* begin RAW DATA *

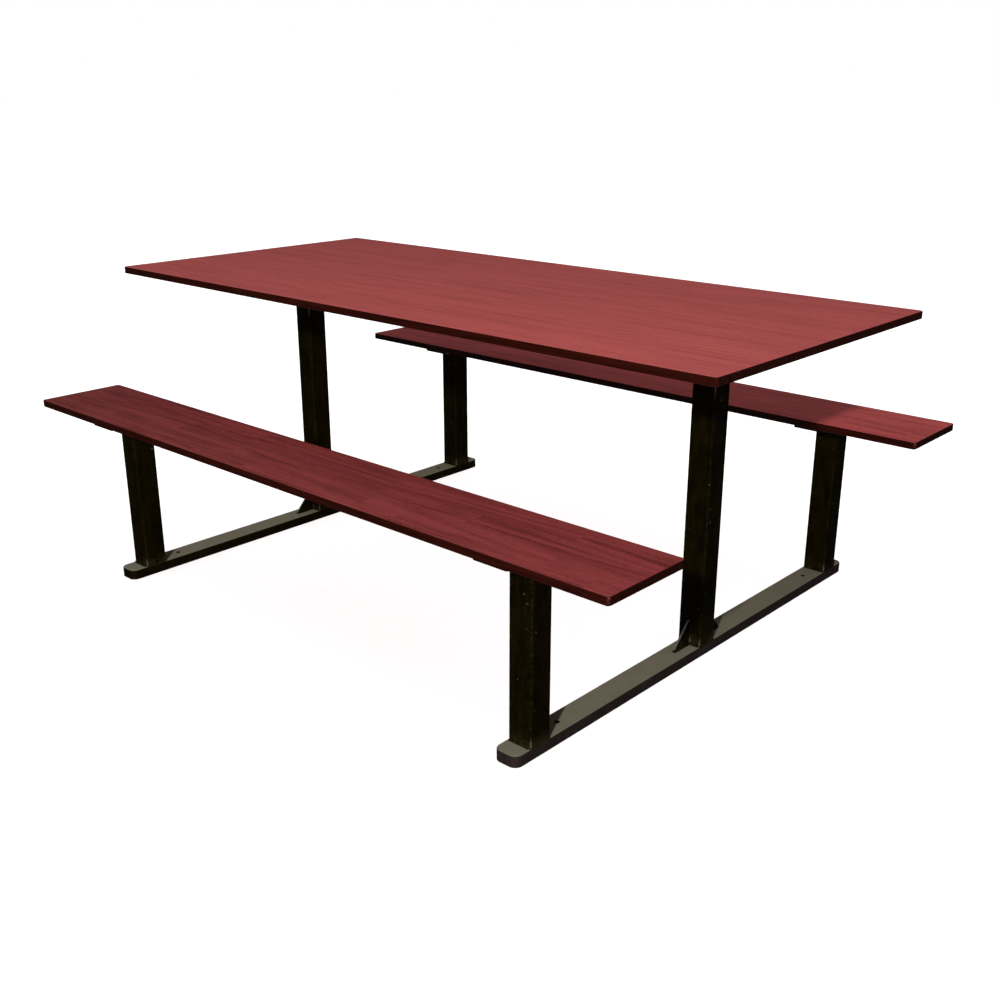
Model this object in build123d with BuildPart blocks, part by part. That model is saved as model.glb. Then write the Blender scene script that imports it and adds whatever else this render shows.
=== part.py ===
from build123d import *
import os

# A picnic table for public places: one panel top and two panel benches carried by two welded
# steel end frames. Millimetres, +Z up, X along the table, Y from the front bench to the rear
# bench. The origin is the middle of the table at floor level.

# Panels
TOP_LENGTH = 1880
TOP_WIDTH = 835
TOP_HEIGHT = 762
BENCH_LENGTH = 1870
BENCH_WIDTH = 225
SEAT_HEIGHT = 445
BENCH_Y = 585
BOARD = 18
BOARD_CORNER_R = 9
BOARD_EDGE_R = 2.5

# End frames
FRAME_X = 670
RAIL_WIDTH = 60
RAIL_LENGTH = 1316
RAIL_THICK = 25
RAIL_CORNER_R = 18
RAIL_EDGE_R = 2
POST = 60
POST_WALL = 3
POST_CORNER_R = 7
ANCHOR_R = 6
ANCHOR_Y = 500

# Gussets at the foot of the table posts
GUSSET_FOOT = 60
GUSSET_HEIGHT = 62
GUSSET_THICK = 5
GUSSET_TOE = 5

# Flat bars between the posts and the panels
BAR_WIDTH = 85
BAR_CORNER_R = 4
BENCH_PLATE_THICK = 8
BENCH_PLATE_INSET = 12
BEARER_THICK = 12
BEARER_LENGTH = 600

# Steel angles that keep the thin panels straight between the frames
ANGLE_LEG = 30
ANGLE_WALL = 4
ANGLE_ROOT_R = 4
ANGLE_TOE_R = 2
TOP_ANGLE_Y = 230

# Flange-head wood screws, driven up from below, and where they go
SHANK_R = 3
CLEARANCE_R = 3.3
SCREW_BITE = 14
PILOT_DEPTH = 15
FLANGE_R = 6.5
FLANGE_THICK = 1.2
HEX_ACROSS_FLATS = 10
HEX_THICK = 4
BAR_SCREW_SPREAD_X = 54
PLATE_SCREW_SPREAD_Y = 150
BEARER_SCREW_Y = (-260, -100, 100, 260)
ANGLE_SCREW_X = (-520, -260, 0, 260, 520)
ANGLE_SCREW_FROM_HEEL = 17.5

# Worked out from the sizes above
SIDES = {"left": -1, "right": 1}
ROWS = {"front": -1, "rear": 1}
TOP_UNDERSIDE = TOP_HEIGHT - BOARD
SEAT_UNDERSIDE = SEAT_HEIGHT - BOARD
BAR_OUTER_X = FRAME_X + POST / 2
BAR_X = BAR_OUTER_X - BAR_WIDTH / 2
BAR_INNER_X = BAR_OUTER_X - BAR_WIDTH
BENCH_PLATE_LENGTH = BENCH_WIDTH - 2 * BENCH_PLATE_INSET
ANGLE_LENGTH = 2 * BAR_INNER_X
BENCH_ANGLE_HEEL = BENCH_Y - ANGLE_LEG / 2


def save(part, name):
    """Label one finished piece and write it to its own STEP file."""
    part.label = name
    export_step(part, f"parts/{name}.step")


def bar_screw_points(side, rows_y):
    """Two screws across a flat bar at each of the given Y positions."""
    spread = BAR_SCREW_SPREAD_X / 2
    return [(side * BAR_X + dx, y) for y in rows_y for dx in (-spread, spread)]


def bench_plate_rows(row):
    """Y positions of the two screw rows in the plate under one bench."""
    return [row * BENCH_Y + dy for dy in (-PLATE_SCREW_SPREAD_Y / 2, PLATE_SCREW_SPREAD_Y / 2)]


def angle_screw_points(row, heel_y):
    """Screws along the flat leg of an angle whose heel faces the middle of the table."""
    return [(x, row * (heel_y + ANGLE_SCREW_FROM_HEEL)) for x in ANGLE_SCREW_X]


def panel(length, width, centre_y, height, pilots):
    """A glued wooden panel with soft corners and blind pilot holes in its underside."""
    underside = Plane.XY.offset(height - BOARD)
    with BuildPart() as board:
        with BuildSketch(underside):
            with Locations((0, centre_y)):
                RectangleRounded(length, width, BOARD_CORNER_R)
        extrude(amount=BOARD)
        fillet(board.faces().filter_by(Axis.Z).edges(), BOARD_EDGE_R)
        with BuildSketch(underside):
            with Locations(*pilots):
                Circle(CLEARANCE_R)
        extrude(amount=PILOT_DEPTH, mode=Mode.SUBTRACT)
    return board.part


def floor_rail(side):
    """A solid bar along the floor with rounded ends and two holes for ground anchors."""
    with BuildPart() as rail:
        with BuildSketch():
            with Locations((side * FRAME_X, 0)):
                RectangleRounded(RAIL_WIDTH, RAIL_LENGTH, RAIL_CORNER_R)
        extrude(amount=RAIL_THICK)
        fillet(rail.faces().sort_by(Axis.Z)[-1].edges(), RAIL_EDGE_R)
        with BuildSketch():
            with Locations((side * FRAME_X, -ANCHOR_Y), (side * FRAME_X, ANCHOR_Y)):
                Circle(ANCHOR_R)
        extrude(amount=RAIL_THICK, mode=Mode.SUBTRACT)
    return rail.part


def post(x, y, top):
    """A square tube standing on the floor rail."""
    bore = POST - 2 * POST_WALL
    with BuildPart() as tube:
        with BuildSketch(Plane.XY.offset(RAIL_THICK)):
            with Locations((x, y)):
                RectangleRounded(POST, POST, POST_CORNER_R)
                RectangleRounded(bore, bore, POST_CORNER_R - POST_WALL, mode=Mode.SUBTRACT)
        extrude(amount=top - RAIL_THICK)
    return tube.part


def gusset(side, row):
    """A triangular plate that braces the foot of a table post along the rail."""
    face = row * POST / 2
    foot = row * (POST / 2 + GUSSET_FOOT)
    with BuildPart() as plate:
        with BuildSketch(Plane.YZ.offset(side * FRAME_X)):
            with BuildLine():
                Polyline(
                    (face, RAIL_THICK),
                    (foot, RAIL_THICK),
                    (foot, RAIL_THICK + GUSSET_TOE),
                    (face + row * GUSSET_TOE, RAIL_THICK + GUSSET_HEIGHT),
                    (face, RAIL_THICK + GUSSET_HEIGHT),
                    close=True,
                )
            make_face()
        extrude(amount=GUSSET_THICK / 2, both=True)
    return plate.part


def flat_bar(side, centre_y, length, thick, underside, screw_points):
    """A flat bar welded across the top of a post, drilled for the screws into a panel."""
    with BuildPart() as bar:
        with BuildSketch(Plane.XY.offset(underside)):
            with Locations((side * BAR_X, centre_y)):
                RectangleRounded(BAR_WIDTH, length, BAR_CORNER_R)
            with Locations(*screw_points):
                Circle(CLEARANCE_R, mode=Mode.SUBTRACT)
        extrude(amount=thick)
    return bar.part


def angle(row, heel_y, height, screw_points):
    """An angle with its flat leg against a panel, its heel towards the middle of the table."""
    heel = row * heel_y
    toe = row * (heel_y + ANGLE_LEG)
    web = row * (heel_y + ANGLE_WALL)
    flat = height - ANGLE_WALL
    foot = height - ANGLE_LEG
    with BuildPart() as section:
        with BuildSketch(Plane.YZ.offset(-ANGLE_LENGTH / 2)) as profile:
            with BuildLine():
                Polyline(
                    (heel, height),
                    (toe, height),
                    (toe, flat),
                    (web, flat),
                    (web, foot),
                    (heel, foot),
                    close=True,
                )
            make_face()
            fillet(profile.vertices().sort_by_distance((web, flat))[0], ANGLE_ROOT_R)
            fillet(profile.vertices().sort_by_distance((toe, flat))[0], ANGLE_TOE_R)
            fillet(profile.vertices().sort_by_distance((web, foot))[0], ANGLE_TOE_R)
        extrude(amount=ANGLE_LENGTH)
        with BuildSketch(Plane.XY.offset(height)):
            with Locations(*screw_points):
                Circle(CLEARANCE_R)
        extrude(amount=-ANGLE_WALL, mode=Mode.SUBTRACT)
    return section.part


def screws(points, seat, panel_underside):
    """Hexagon flange-head screws with their flanges on the steel and their tips in the wood."""
    with BuildPart() as fasteners:
        with BuildSketch(Plane.XY.offset(seat - FLANGE_THICK)):
            with Locations(*points):
                Circle(FLANGE_R)
        extrude(amount=FLANGE_THICK)
        with BuildSketch(Plane.XY.offset(seat - FLANGE_THICK - HEX_THICK)):
            with Locations(*points):
                RegularPolygon(HEX_ACROSS_FLATS / 2, 6, major_radius=False)
        extrude(amount=HEX_THICK)
        with BuildSketch(Plane.XY.offset(seat)):
            with Locations(*points):
                Circle(SHANK_R)
        extrude(amount=panel_underside + SCREW_BITE - seat)
    return fasteners.part


os.makedirs("parts", exist_ok=True)

top_bar_points = []
for side_name, side in SIDES.items():
    save(floor_rail(side), f"floor_rail_{side_name}")
    save(post(side * FRAME_X, 0, TOP_UNDERSIDE - BEARER_THICK), f"table_post_{side_name}")
    points = bar_screw_points(side, BEARER_SCREW_Y)
    top_bar_points += points
    bearer = flat_bar(side, 0, BEARER_LENGTH, BEARER_THICK, TOP_UNDERSIDE - BEARER_THICK, points)
    save(bearer, f"top_bearer_{side_name}")
    for row_name, row in ROWS.items():
        save(gusset(side, row), f"post_gusset_{row_name}_{side_name}")
        seat_post = post(side * FRAME_X, row * BENCH_Y, SEAT_UNDERSIDE - BENCH_PLATE_THICK)
        save(seat_post, f"bench_post_{row_name}_{side_name}")

top_angle_points = []
for row_name, row in ROWS.items():
    points = angle_screw_points(row, TOP_ANGLE_Y)
    top_angle_points += points
    save(angle(row, TOP_ANGLE_Y, TOP_UNDERSIDE, points), f"top_angle_{row_name}")

save(panel(TOP_LENGTH, TOP_WIDTH, 0, TOP_HEIGHT, top_bar_points + top_angle_points), "table_top")
save(screws(top_bar_points, TOP_UNDERSIDE - BEARER_THICK, TOP_UNDERSIDE), "top_bearer_screws")
save(screws(top_angle_points, TOP_UNDERSIDE - ANGLE_WALL, TOP_UNDERSIDE), "top_angle_screws")

for row_name, row in ROWS.items():
    plate_points = []
    for side_name, side in SIDES.items():
        points = bar_screw_points(side, bench_plate_rows(row))
        plate_points += points
        underside = SEAT_UNDERSIDE - BENCH_PLATE_THICK
        plate = flat_bar(side, row * BENCH_Y, BENCH_PLATE_LENGTH, BENCH_PLATE_THICK, underside, points)
        save(plate, f"bench_plate_{row_name}_{side_name}")
    angle_points = angle_screw_points(row, BENCH_ANGLE_HEEL)
    save(angle(row, BENCH_ANGLE_HEEL, SEAT_UNDERSIDE, angle_points), f"bench_angle_{row_name}")
    seat = panel(BENCH_LENGTH, BENCH_WIDTH, row * BENCH_Y, SEAT_HEIGHT, plate_points + angle_points)
    save(seat, f"bench_{row_name}")
    plate_screws = screws(plate_points, SEAT_UNDERSIDE - BENCH_PLATE_THICK, SEAT_UNDERSIDE)
    save(plate_screws, f"bench_plate_screws_{row_name}")
    angle_screws = screws(angle_points, SEAT_UNDERSIDE - ANGLE_WALL, SEAT_UNDERSIDE)
    save(angle_screws, f"bench_angle_screws_{row_name}")
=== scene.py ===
import math
import random

import bmesh
import bpy
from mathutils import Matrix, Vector


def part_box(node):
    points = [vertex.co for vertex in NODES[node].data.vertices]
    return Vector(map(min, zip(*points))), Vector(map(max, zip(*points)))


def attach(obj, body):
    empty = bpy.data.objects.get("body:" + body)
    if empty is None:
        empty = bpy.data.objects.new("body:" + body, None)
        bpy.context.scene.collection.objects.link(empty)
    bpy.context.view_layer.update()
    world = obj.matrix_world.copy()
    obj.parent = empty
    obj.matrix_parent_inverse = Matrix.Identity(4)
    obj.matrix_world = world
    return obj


# Looks for the picnic table: stained wooden panels, coated steel frames, weld seams, floor, light and
# camera. Metres, in the row frame: +X along the table, +Y from the front bench to the rear, +Z up.

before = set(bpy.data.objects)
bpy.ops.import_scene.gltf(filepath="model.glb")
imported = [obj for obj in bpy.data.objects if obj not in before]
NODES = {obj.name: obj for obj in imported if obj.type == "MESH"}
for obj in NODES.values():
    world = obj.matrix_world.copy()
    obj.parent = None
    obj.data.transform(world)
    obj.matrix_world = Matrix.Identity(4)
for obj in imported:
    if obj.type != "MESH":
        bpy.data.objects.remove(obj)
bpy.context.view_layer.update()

ALONG = Vector((1, 0, 0))
ACROSS = Vector((0, 1, 0))
UP = Vector((0, 0, 1))
ROWS = ("front", "rear")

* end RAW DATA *

*EXERCISE REQUIREMENTS*: Output exactly the lines running from the line containing "save(panel(TOP_LENGTH, TOP_WIDTH, 0, TOP_HEIGHT, top_bar_points" through the line containing "before = set(bpy.data.objects)", and only those lines.

*SOLVED EXERCISE*:
save(panel(TOP_LENGTH, TOP_WIDTH, 0, TOP_HEIGHT, top_bar_points + top_angle_points), "table_top")
save(screws(top_bar_points, TOP_UNDERSIDE - BEARER_THICK, TOP_UNDERSIDE), "top_bearer_screws")
save(screws(top_angle_points, TOP_UNDERSIDE - ANGLE_WALL, TOP_UNDERSIDE), "top_angle_screws")

for row_name, row in ROWS.items():
    plate_points = []
    for side_name, side in SIDES.items():
        points = bar_screw_points(side, bench_plate_rows(row))
        plate_points += points
        underside = SEAT_UNDERSIDE - BENCH_PLATE_THICK
        plate = flat_bar(side, row * BENCH_Y, BENCH_PLATE_LENGTH, BENCH_PLATE_THICK, underside, points)
        save(plate, f"bench_plate_{row_name}_{side_name}")
    angle_points = angle_screw_points(row, BENCH_ANGLE_HEEL)
    save(angle(row, BENCH_ANGLE_HEEL, SEAT_UNDERSIDE, angle_points), f"bench_angle_{row_name}")
    seat = panel(BENCH_LENGTH, BENCH_WIDTH, row * BENCH_Y, SEAT_HEIGHT, plate_points + angle_points)
    save(seat, f"bench_{row_name}")
    plate_screws = screws(plate_points, SEAT_UNDERSIDE - BENCH_PLATE_THICK, SEAT_UNDERSIDE)
    save(plate_screws, f"bench_plate_screws_{row_name}")
    angle_screws = screws(angle_points, SEAT_UNDERSIDE - ANGLE_WALL, SEAT_UNDERSIDE)
    save(angle_screws, f"bench_angle_screws_{row_name}")
=== scene.py ===
import math
import random

import bmesh
import bpy
from mathutils import Matrix, Vector


def part_box(node):
    points = [vertex.co for vertex in NODES[node].data.vertices]
    return Vector(map(min, zip(*points))), Vector(map(max, zip(*points)))


def attach(obj, body):
    empty = bpy.data.objects.get("body:" + body)
    if empty is None:
        empty = bpy.data.objects.new("body:" + body, None)
        bpy.context.scene.collection.objects.link(empty)
    bpy.context.view_layer.update()
    world = obj.matrix_world.copy()
    obj.parent = empty
    obj.matrix_parent_inverse = Matrix.Identity(4)
    obj.matrix_world = world
    return obj


# Looks for the picnic table: stained wooden panels, coated steel frames, weld seams, floor, light and
# camera. Metres, in the row frame: +X along the table, +Y from the front bench to the rear, +Z up.

before = set(bpy.data.objects)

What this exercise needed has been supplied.